◆ Set exercise ◆
Print the data exactly, leaving nothing out.

◆ Given information ◆
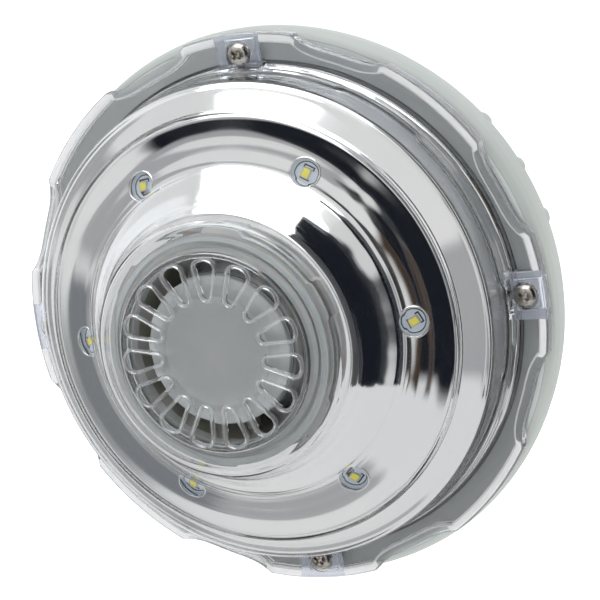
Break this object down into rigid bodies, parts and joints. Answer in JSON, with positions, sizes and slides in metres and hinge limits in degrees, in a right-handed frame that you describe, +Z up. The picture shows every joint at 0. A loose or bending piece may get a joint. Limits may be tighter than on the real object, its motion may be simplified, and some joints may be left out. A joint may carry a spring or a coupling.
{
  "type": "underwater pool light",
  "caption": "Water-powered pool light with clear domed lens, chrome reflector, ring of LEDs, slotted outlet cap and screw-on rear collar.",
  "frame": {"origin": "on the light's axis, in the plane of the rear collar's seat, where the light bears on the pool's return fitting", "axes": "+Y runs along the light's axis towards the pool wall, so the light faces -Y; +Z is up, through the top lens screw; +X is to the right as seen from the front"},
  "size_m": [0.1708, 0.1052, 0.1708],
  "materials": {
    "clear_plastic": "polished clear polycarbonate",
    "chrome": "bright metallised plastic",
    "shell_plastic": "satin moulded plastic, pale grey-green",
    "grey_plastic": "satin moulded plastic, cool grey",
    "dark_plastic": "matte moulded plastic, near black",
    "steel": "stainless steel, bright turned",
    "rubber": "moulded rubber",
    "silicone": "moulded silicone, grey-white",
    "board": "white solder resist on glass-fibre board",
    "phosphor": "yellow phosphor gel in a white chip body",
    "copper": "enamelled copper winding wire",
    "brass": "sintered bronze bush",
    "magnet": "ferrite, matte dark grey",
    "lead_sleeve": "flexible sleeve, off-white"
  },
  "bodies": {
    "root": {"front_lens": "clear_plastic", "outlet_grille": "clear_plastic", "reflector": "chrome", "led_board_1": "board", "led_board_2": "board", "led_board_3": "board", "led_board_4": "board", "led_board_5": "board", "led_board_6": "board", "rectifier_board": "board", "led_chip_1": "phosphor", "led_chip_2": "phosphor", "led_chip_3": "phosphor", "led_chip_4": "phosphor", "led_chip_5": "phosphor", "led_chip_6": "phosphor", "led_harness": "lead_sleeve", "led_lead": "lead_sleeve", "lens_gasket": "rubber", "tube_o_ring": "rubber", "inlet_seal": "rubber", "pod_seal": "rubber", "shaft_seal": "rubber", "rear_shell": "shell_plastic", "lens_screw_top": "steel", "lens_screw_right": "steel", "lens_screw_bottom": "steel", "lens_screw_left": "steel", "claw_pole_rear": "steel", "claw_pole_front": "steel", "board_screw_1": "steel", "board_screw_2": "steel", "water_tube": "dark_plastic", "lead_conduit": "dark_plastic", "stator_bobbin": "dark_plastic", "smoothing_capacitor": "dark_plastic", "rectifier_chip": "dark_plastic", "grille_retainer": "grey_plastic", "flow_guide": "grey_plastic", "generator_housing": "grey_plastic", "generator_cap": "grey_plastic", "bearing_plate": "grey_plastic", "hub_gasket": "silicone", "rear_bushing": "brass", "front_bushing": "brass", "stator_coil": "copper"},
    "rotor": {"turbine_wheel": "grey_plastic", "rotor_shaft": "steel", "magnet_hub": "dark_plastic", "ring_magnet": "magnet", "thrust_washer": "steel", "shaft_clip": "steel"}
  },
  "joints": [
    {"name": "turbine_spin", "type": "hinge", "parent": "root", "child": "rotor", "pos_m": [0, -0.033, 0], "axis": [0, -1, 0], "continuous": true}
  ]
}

◆ Response to the task ◆
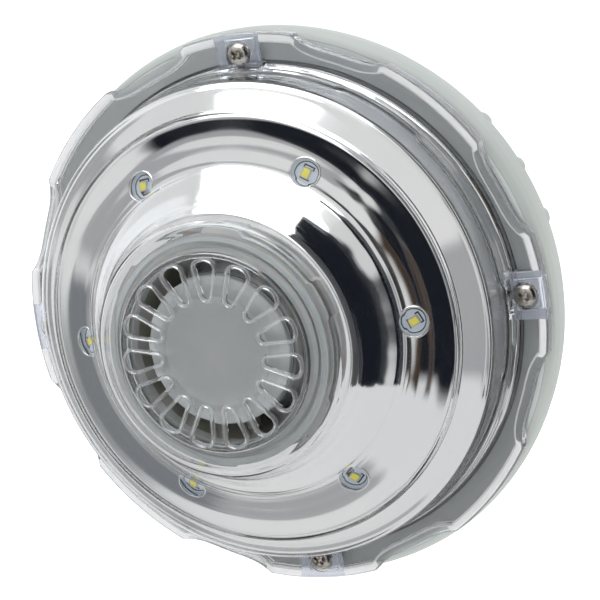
Break this object down into rigid bodies, parts and joints. Answer in JSON, with positions, sizes and slides in metres and hinge limits in degrees, in a right-handed frame that you describe, +Z up. The picture shows every joint at 0. A loose or bending piece may get a joint. Limits may be tighter than on the real object, its motion may be simplified, and some joints may be left out. A joint may carry a spring or a coupling.
{
  "type": "underwater pool light",
  "caption": "Water-powered pool light with clear domed lens, chrome reflector, ring of LEDs, slotted outlet cap and screw-on rear collar.",
  "frame": {"origin": "on the light's axis, in the plane of the rear collar's seat, where the light bears on the pool's return fitting", "axes": "+Y runs along the light's axis towards the pool wall, so the light faces -Y; +Z is up, through the top lens screw; +X is to the right as seen from the front"},
  "size_m": [0.1708, 0.1052, 0.1708],
  "materials": {
    "clear_plastic": "polished clear polycarbonate",
    "chrome": "bright metallised plastic",
    "shell_plastic": "satin moulded plastic, pale grey-green",
    "grey_plastic": "satin moulded plastic, cool grey",
    "dark_plastic": "matte moulded plastic, near black",
    "steel": "stainless steel, bright turned",
    "rubber": "moulded rubber",
    "silicone": "moulded silicone, grey-white",
    "board": "white solder resist on glass-fibre board",
    "phosphor": "yellow phosphor gel in a white chip body",
    "copper": "enamelled copper winding wire",
    "brass": "sintered bronze bush",
    "magnet": "ferrite, matte dark grey",
    "lead_sleeve": "flexible sleeve, off-white"
  },
  "bodies": {
    "root": {"front_lens": "clear_plastic", "outlet_grille": "clear_plastic", "reflector": "chrome", "led_board_1": "board", "led_board_2": "board", "led_board_3": "board", "led_board_4": "board", "led_board_5": "board", "led_board_6": "board", "rectifier_board": "board", "led_chip_1": "phosphor", "led_chip_2": "phosphor", "led_chip_3": "phosphor", "led_chip_4": "phosphor", "led_chip_5": "phosphor", "led_chip_6": "phosphor", "led_harness": "lead_sleeve", "led_lead": "lead_sleeve", "lens_gasket": "rubber", "tube_o_ring": "rubber", "inlet_seal": "rubber", "pod_seal": "rubber", "shaft_seal": "rubber", "rear_shell": "shell_plastic", "lens_screw_top": "steel", "lens_screw_right": "steel", "lens_screw_bottom": "steel", "lens_screw_left": "steel", "claw_pole_rear": "steel", "claw_pole_front": "steel", "board_screw_1": "steel", "board_screw_2": "steel", "water_tube": "dark_plastic", "lead_conduit": "dark_plastic", "stator_bobbin": "dark_plastic", "smoothing_capacitor": "dark_plastic", "rectifier_chip": "dark_plastic", "grille_retainer": "grey_plastic", "flow_guide": "grey_plastic", "generator_housing": "grey_plastic", "generator_cap": "grey_plastic", "bearing_plate": "grey_plastic", "hub_gasket": "silicone", "rear_bushing": "brass", "front_bushing": "brass", "stator_coil": "copper"},
    "rotor": {"turbine_wheel": "grey_plastic", "rotor_shaft": "steel", "magnet_hub": "dark_plastic", "ring_magnet": "magnet", "thrust_washer": "steel", "shaft_clip": "steel"}
  },
  "joints": [
    {"name": "turbine_spin", "type": "hinge", "parent": "root", "child": "rotor", "pos_m": [0, -0.033, 0], "axis": [0, -1, 0], "continuous": true}
  ]
}